We all know he's a complete throwback - they don't make combative British midfielders like Lee Cattermole anymore - and though he has his flaws, some of his best performances in a Sunderland shirt have came against Newcastle.

He understands what it means, being a local boy, and he always ensures the Newcastle players know who he is early doors - just ask Cheik Tiote and Daryl Janmaat, two players that have been on the receiving end of an early twatting from Catts.

He also gave us this - I wonder if the ginger piss biscuit is up for another battle with his former team mate this weekend?

Attacking Central Midfield: Kieran Richardson

Kieran Richardson's defining moment as a Sunderland player will always be his free kick winner against Newcastle in 2008, a goal that broke a twenty-eight year streak that saw us fail to win a game against Newcastle on our home turf for twenty-eight years.

That goal was monumental - the power in the strike nearly ripped a hole in Shay Given's net and the pressure of not being able to turn over Newcastle on our own patch was lifted. Richardson may not have hit another strike quite like it during the remainder of his time at Sunderland, but the fact that he did so against Newcastle means he'll always have a place in the hearts of the Sunderland supporters.

Attacking Central Midfield: Don Hutchison

He might have been a mag at heart but Don Hutchison's commitment and desire to win for Sunderland against his boyhood team was never in question.

His goal at St James' Park in 2001 contributed towards us winning that game, and as the happiness of defeating Newcastle took over him he joined Micky Gray in dancing in front of the Newcastle supporters. Mint.

Alongside Lee Cattermole, Don can add flair and composure to our midfield - and with him always having a goal or two in him, he's a potent attacking threat in a team full of goalscorers.

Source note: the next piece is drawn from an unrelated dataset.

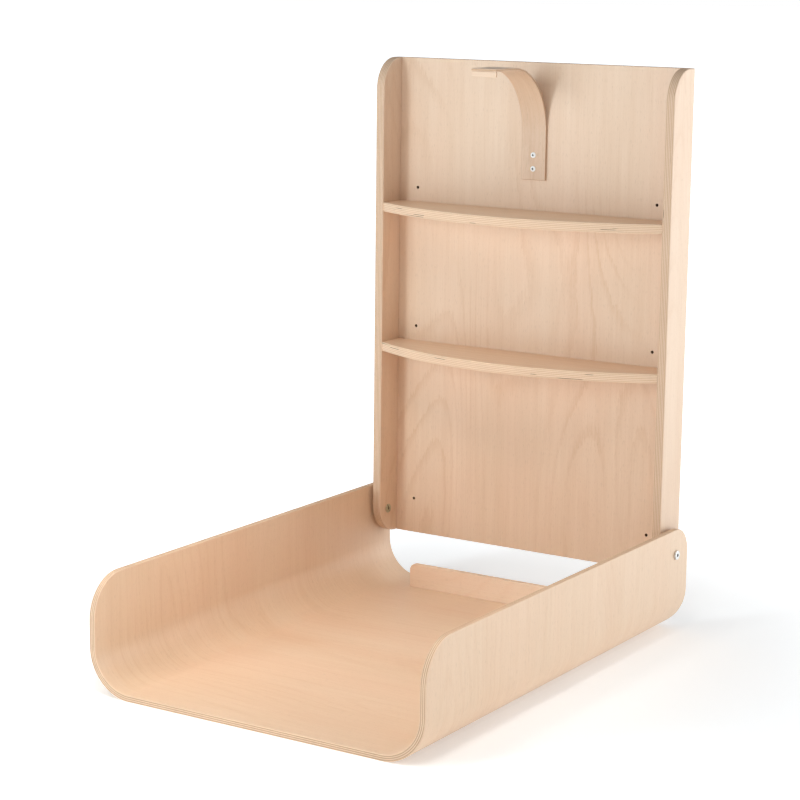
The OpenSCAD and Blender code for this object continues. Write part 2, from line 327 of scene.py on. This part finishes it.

Inside Forward: George Holley

Though the name George Holley may not be one that many Sunderland supporters are particularly familiar with, it may surprise you to learn that Holley is our leading goalscorer of all time in the derby fixture - in his fifteen years at the club, Holley scored against Newcastle fifteen times and was part of that famous side that beat Newcastle 9-1 at St James' Park in 1908.

George Holley is the original - and best - mag slayer, and his inclusion in any all-time Tyne-Wear derby XI is an absolute must.

Inside Forward: Gary Rowell

When we hit the forth I had a chat with Kevin Arnott about whether to try for a fifth or just to take the piss. We decided to take the piss.

Partnering Holley in playing just behind the striker is Gary Rowell, a local lad that lived out the dreams of every single Sunderland supporter when he scored a hattrick against Newcastle at St James Park in 1979.

Gary is THE MAN - the fact Sunderland supporters young and old still sing his name at every home and away game almost forty years later is testament to just how much of a legend he is at our club.

That hattrick at St James' cemented him into mackem folklore, and it would be a travesty if he wasn't included in my all-time derby day eleven.

Centre Forward: Kevin Phillips

Completing our line-up is Super Kevin Phillips, a Sunderland legend that scored four goals against Newcastle throughout his time as a Sunderland player, albeit only one of them contributed to a win.

It was during Phillips' greatest spell as a Sunderland player - between 2000 and 2001 - that his four goals came, and even now, at the age of forty-two, I'd fancy him to score goals in the top flight. He was, and is, that good.

Holley, Rowell and Phillips - what a front three!

Substitutes:

Marco Gabbiadini, David Vaughan, Djibril Cisse, Michael Gray, Simon Mignolet, Niall Quinn, Adam Johnson.